The workflow that keeps a feed both clean and growing: mute the noise, block the genuine problems, and be deliberate about who you follow in the first place. If you're auditing your follow graph, our guides on finding your mutuals and unfollowing people who don't follow back cover the follower side — and if you're wondering where automation fits into all this, are bots allowed on Bluesky has the moderation rules.
Quick FAQ
What is the difference between mute and block on Bluesky? Muting is private and one-way: it hides someone's posts from your feed and notifications, but they can still follow you, see your posts, and reply — they're just never told, and you don't see it. Blocking is public and two-way: it stops all interaction between you, hides each of you from the other while logged in, and blocks their DMs. Neither one removes them as a follower.
Are blocks public on Bluesky? Yes. Block records are public and enumerable on the AT Protocol, because every server on the network has to read them to enforce the block. That means anyone can look up who you've blocked (and who blocked you) through the API — tools like Clearsky do exactly this.

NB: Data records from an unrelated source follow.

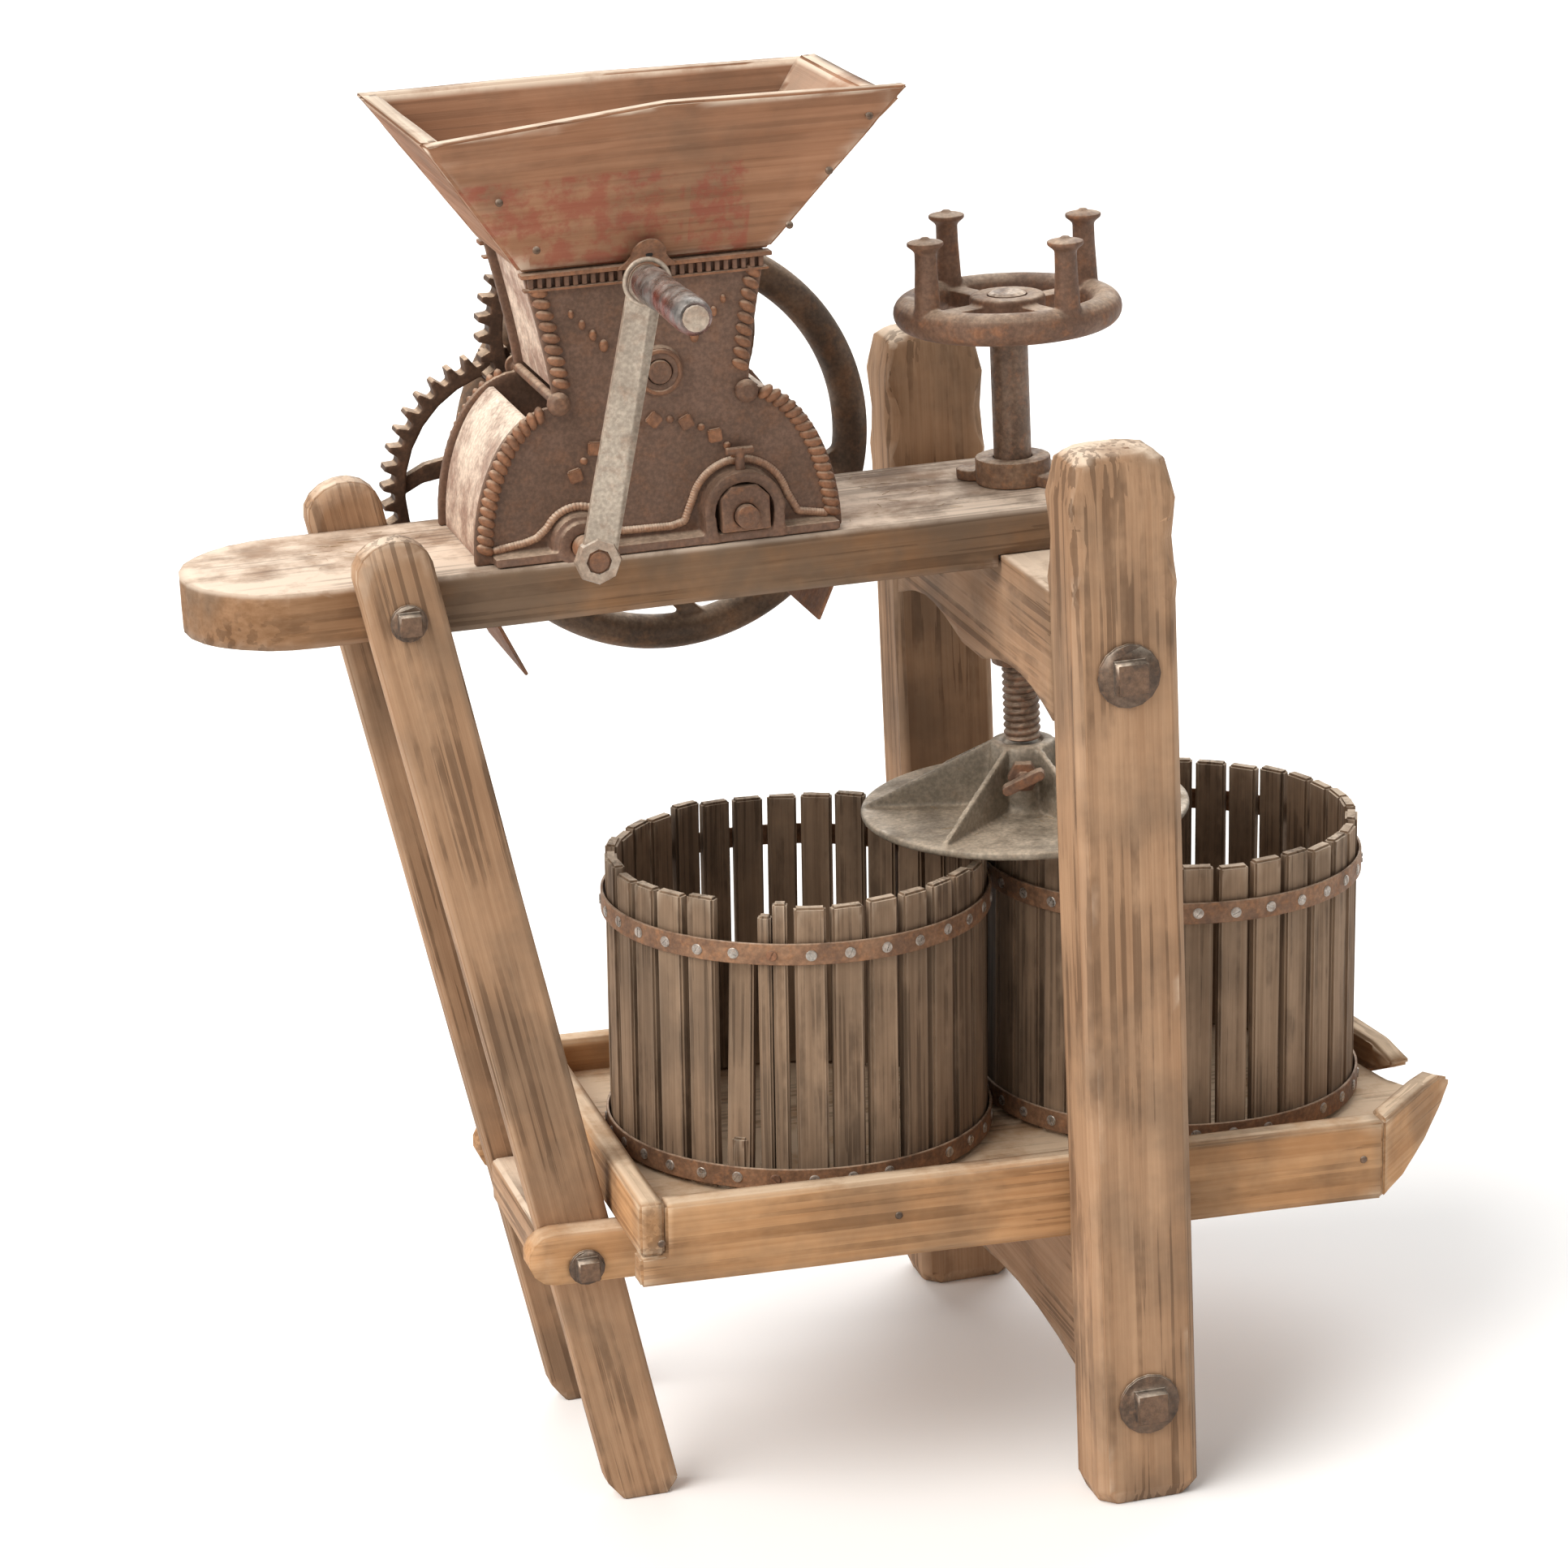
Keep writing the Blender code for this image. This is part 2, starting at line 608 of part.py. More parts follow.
def cheek_outline():
    """Outline of a cheek plate, from the lower left corner round to the lower right one."""
    drum = case_levels(PLANK_TOP_Z + GAP, CASE_WAIST_Z, 8)
    throat = [CASE_WAIST_Z + (CASE_TOP_Z - CASE_WAIST_Z) * k / 4 for k in range(1, 5)]
    levels = drum + throat
    left = [(MILL_X - case_half_width(z), z) for z in levels]
    right = [(MILL_X + case_half_width(z), z) for z in reversed(levels)]
    return left + right


TIE_RODS = {"tie_rod_left": (MILL_X - CASE_WAIST_HALF + 0.003, CASE_WAIST_Z + 0.003),
            "tie_rod_right": (MILL_X + CASE_WAIST_HALF - 0.003, CASE_WAIST_Z - 0.003)}
BLOCK_HALF = 0.022                # half width of the sliding bearing blocks
BLOCK_TOP_Z = FLY_AXIS[1] + 0.026
HOUSING_Y = 0.100                 # outer face of the arched housings


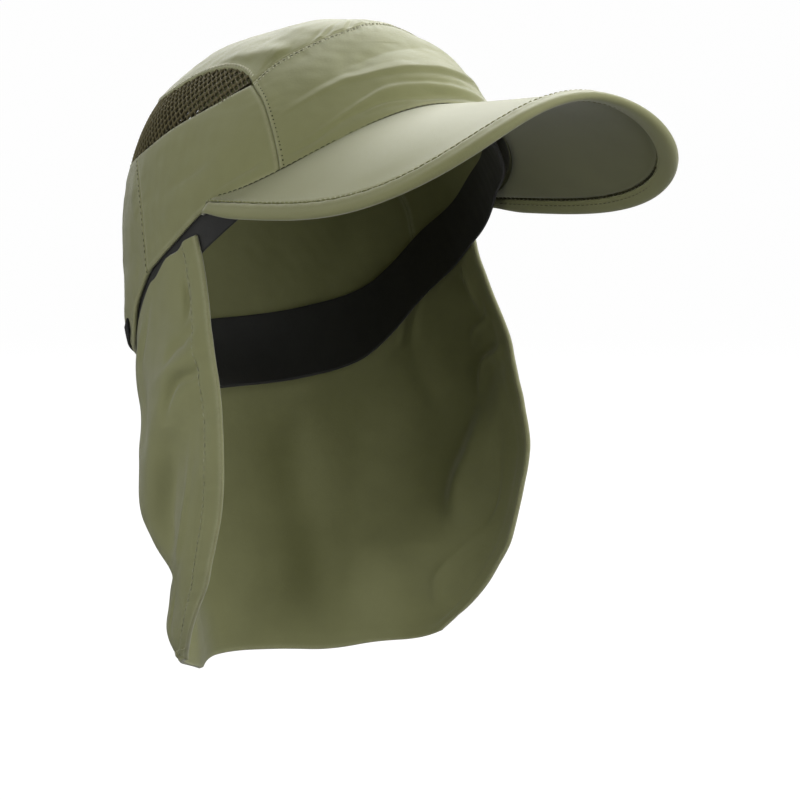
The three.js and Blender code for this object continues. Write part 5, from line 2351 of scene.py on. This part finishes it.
@dataclass
class Studio:
    """Pale floor that sweeps up behind, and soft light from above and around."""

    floor_z: float = -0.245
    depth: float = 6.0
    height: float = 7.0
    bend: float = 2.2
    glow: float = 0.98
    paper: float = 0.06
    turn_deg: float = CAMERA_TURN
    edges: int = 96
    bend_steps: int = 12
    hub: float = 0.05
    lamps: tuple[Lamp, ...] = (
        Lamp("right_light", 1.5, -0.15, 0.85, 1.2, 18.0),
        Lamp("back_top_light", 0.1, -1.2, 1.25, 1.2, 45.0),
        Lamp("front_top_light", 0.2, 1.2, 1.25, 1.2, 6.0),
        Lamp("front_light", 1.2, 1.2, 0.35, 1.2, 7.0),
        Lamp("side_light", -1.45, 0.9, -0.45, 1.2, 11.0),
        Lamp("far_side_light", -1.7, 0.0, 0.2, 1.4, 3.0),
        Lamp("under_light", 1.4, 0.8, -0.8, 1.2, 5.0),
    )

    SKY = ((0.0, 0.08), (0.3, 0.08), (0.5, 0.08), (0.7, 0.10), (1.0, 0.14))

    def floor(self) -> None:
        """Make the floor with its curved back, all round the camera's view."""
        material = bpy.data.materials.new("studio_paper")
        material.use_nodes = True
        shader = material.node_tree.nodes["Principled BSDF"]
        shader.inputs["Base Color"].default_value = (self.paper, self.paper, self.paper, 1.0)
        shader.inputs["Roughness"].default_value = 0.95
        shader.inputs["Specular IOR Level"].default_value = 0.05
        shader.inputs["Emission Color"].default_value = (1.0, 1.0, 1.0, 1.0)
        shader.inputs["Emission Strength"].default_value = self.glow
        turns = np.linspace(0, 2 * math.pi, self.edges + 1)[:-1]
        flat = self.depth - self.bend
        profile = [(self.hub, 0.0), (flat, 0.0)]
        for t in np.linspace(0, math.pi / 2, self.bend_steps + 1)[1:]:
            profile.append((flat + self.bend * math.sin(t), self.bend * (1 - math.cos(t))))
        profile.append((self.depth, self.height))
        rings = []
        for r, z in profile:
            level = np.full(turns.shape, z + self.floor_z)
            rings.append(np.stack([r * np.sin(turns), r * np.cos(turns), level], axis=-1))
        grid = np.stack(rings) / MM
        draft = MeshDraft()
        draft.add_points(grid)
        ids = np.arange(grid.shape[0] * grid.shape[1]).reshape(grid.shape[:2])
        draft.add_grid_faces(ids, ring=True)
        draft.add_faces(ids[0][None, ::-1])
        floor = draft.to_object("studio_floor", material)
        floor.visible_diffuse = False
        floor.visible_glossy = False
        floor.visible_shadow = False

    def sky(self) -> None:
        """Soft world light, brighter from above than from below."""
        world = bpy.data.worlds.new("studio_light")
        bpy.context.scene.world = world
        world.use_nodes = True
        board = NodeBoard(world.node_tree)
        back = world.node_tree.nodes["Background"]
        place = board.add("ShaderNodeTexCoord")
        parts = board.add("ShaderNodeSeparateXYZ")
        board.join(place.outputs["Generated"], parts.inputs[0])
        level = board.math("ADD", board.math("MULTIPLY", parts.outputs[2], 0.5), 0.5)
        ramp = board.add("ShaderNodeValToRGB")
        stops = ramp.color_ramp.elements
        while len(stops) < len(self.SKY):
            stops.new(0.5)
        for stop, (at, light) in zip(stops, self.SKY):
            stop.position = at
            stop.color = (light, light, light, 1.0)
        board.join(level, ramp.inputs[0])
        board.join(ramp.outputs[0], back.inputs["Color"])

    def hang(self, lamp: Lamp) -> None:
        """Hang one lamp so that it shines at the cap.

        Args:
            lamp: The lamp.
        """
        data = bpy.data.lights.new(lamp.name, "AREA")
        data.shape = "SQUARE"
        data.size = lamp.size
        data.energy = lamp.power
        light = bpy.data.objects.new(lamp.name, data)
        bpy.context.scene.collection.objects.link(light)
        turn = math.radians(self.turn_deg)
        right = np.array([math.cos(turn), -math.sin(turn), 0.0])
        near = np.array([-math.sin(turn), -math.cos(turn), 0.0])
        place = right * lamp.right + near * lamp.near + np.array([0.0, 0.0, lamp.up])
        light.location = place
        light.rotation_euler = look_along(-place)
        light.visible_camera = False

    def build(self) -> None:
        """Set up the whole studio."""
        self.floor()
        self.sky()
        for lamp in self.lamps:
            self.hang(lamp)
        bpy.context.scene.view_settings.view_transform = "Standard"
        log.info("studio ready")


def look_along(way: Array) -> tuple[float, float, float]:
    """Turn that points an object's -Z along a direction, with its Y up."""
    x, y, z = unit(np.asarray(way, float))
    return math.acos(-z), 0.0, math.atan2(-x, y)


@dataclass
class PhotoCamera:
    """Camera at the viewing angle of the picture that the cap is matched to."""

    distance: float = 1.27
    turn_deg: float = CAMERA_TURN
    height: float = 0.0278
    yaw_deg: float = 1.568
    pitch_deg: float = 5.152
    focal_px: float = 2813.0
    frame_px: float = 800.0
    sensor_mm: float = 36.0
    nearest: float = 0.05
    farthest: float = 40.0

    def build(self) -> None:
        """Make the camera and use it."""
        data = bpy.data.cameras.new("photo_camera")
        data.sensor_width = self.sensor_mm
        data.lens = self.sensor_mm * self.focal_px / self.frame_px
        data.clip_start = self.nearest
        data.clip_end = self.farthest
        camera = bpy.data.objects.new("photo_camera", data)
        bpy.context.scene.collection.objects.link(camera)
        turn = math.radians(self.turn_deg)
        x, y = -self.distance * math.sin(turn), -self.distance * math.cos(turn)
        camera.location = (x, y, self.height)
        tilt = math.pi / 2 - math.radians(self.pitch_deg)
        camera.rotation_euler = (tilt, 0.0, -turn - math.radians(self.yaw_deg))
        bpy.context.scene.camera = camera


# ---- main


def main() -> None:
    """Build the camera, the cap and the studio."""
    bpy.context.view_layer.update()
    PhotoCamera().build()
    form, seams, wardrobe = CrownForm(), SeamPlan(), Wardrobe()
    Crown(form, seams, wardrobe).build()
    Peak(PeakForm(form, seams), wardrobe).build()
    NeckFlap(form, seams, wardrobe).build()
    Studio().build()


if __name__ == "__main__":
    logging.basicConfig(level=logging.INFO, format="%(message)s")
    main()
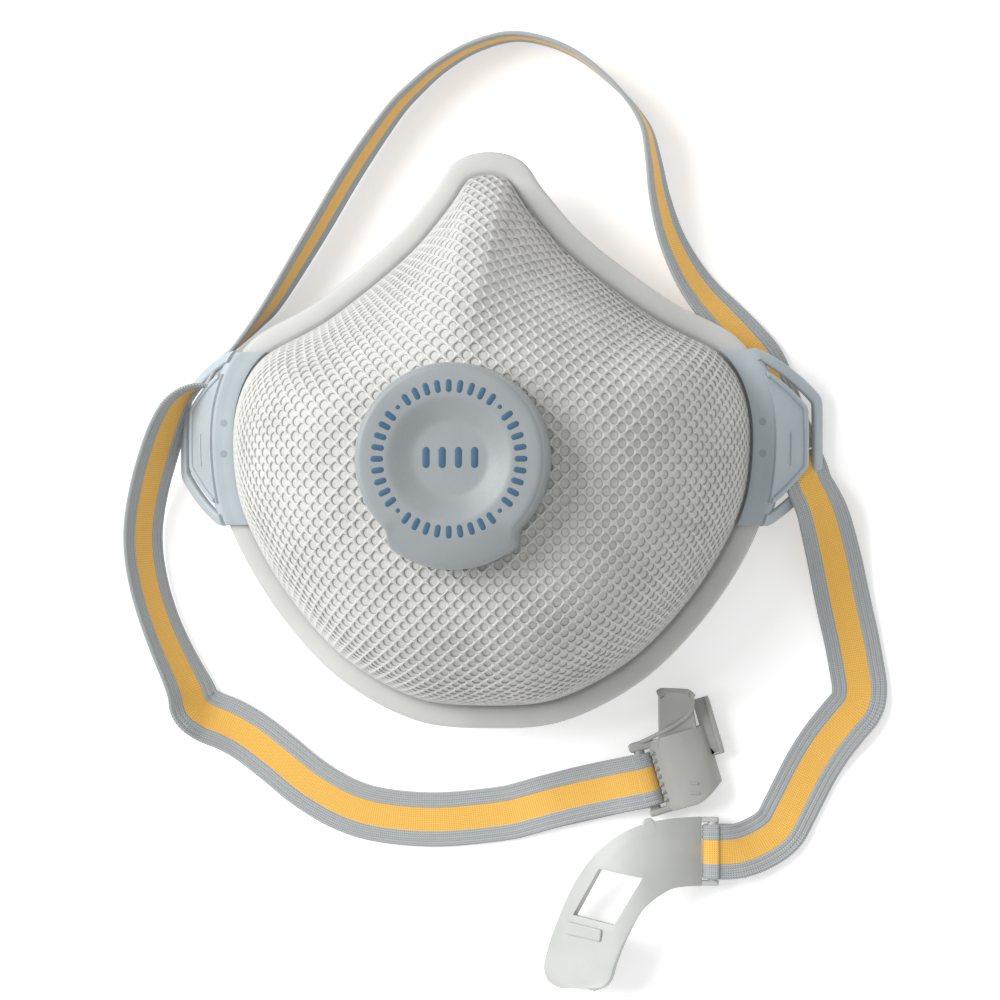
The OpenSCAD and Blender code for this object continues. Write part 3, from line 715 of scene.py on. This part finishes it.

Mutes, by contrast, are private and stored on Bluesky's AppView, so no one can see them.
Can someone tell if I muted them on Bluesky? No. Mutes are completely private — the person is never notified, and there's no public record of it. They can keep following you, replying, and mentioning you exactly as before; you simply won't see any of it. If you need something they can't work around, that's a block, not a mute.
Does blocking someone on Bluesky remove them as a follower? No. Per Bluesky's own docs, a block doesn't change follow relationships, and "soft blocks" (blocking then quickly unblocking) don't remove a follower the way they do on X/Twitter. The follow record lives on the other person's account and can't be deleted from your side — blocking only overrides it while it's active. Unblock them and they see your posts again, including anything you posted while they were blocked.